If array assignment was introduced, that would become even more confusing.
Not that enough people aren't completely confounded by things as they are today...

int g(int* x);  // Function receiving pointer to int and returning int
int f(int x[3]);// Currently the same. What afterwards? Change to value-copy?


回答4:

The reason is basically historic. There was a C even before ISO C89 which was called "K&R" C, after Kernighan and Ritchie. The language was designed to be small enough so a compiler would fit in severely limited (by today's standards) memory of 64kb.

This language did not allow assigning arrays. If you wanted to copy same-sized arrays, memcpy was there for your needs. Writing memcpy(a, b, sizeof a) instead of a = b is certainly not a big complication. It has the additional advantage of being generalizable to different-sized arrays and array slices.

Interestingly, the struct assignment workaround you mention also did not work in K&R C. You had to either assign members one by one or, again, use memcpy.
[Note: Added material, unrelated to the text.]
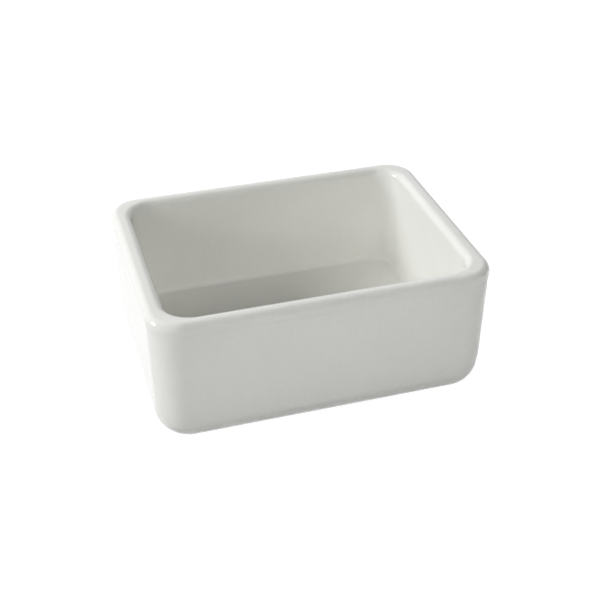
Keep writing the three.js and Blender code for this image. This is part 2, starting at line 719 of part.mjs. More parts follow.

The first edition of K&R's The C Programming language mentions struct assignment as a feature for future implementation in the language. Which eventually happened with C89.



回答5:

C is written in such a way that the address of the first element would be computed when the array expression is evaluated.

Quoting an excerpt from this answer:

This is why you can't do something like

int a[N], b[N];
a = b;

because both a and b evaluate to pointer values in that context; it's equivalent to writing 3 = 4. There's nothing in memory that actually stores the address of the first element in the array; the compiler simply computes it during the translation phase.



回答6:

Maybe it would be helpful to turn the question around, and ask why you'd ever want to assign arrays (or structs), instead of using pointers? That's much cleaner & easier to understand (at least if you've assimilated the Zen of C), and it has the benefit of not concealing the fact that a lot of work is hidden under the "simple" assignment of multi-megabyte arrays.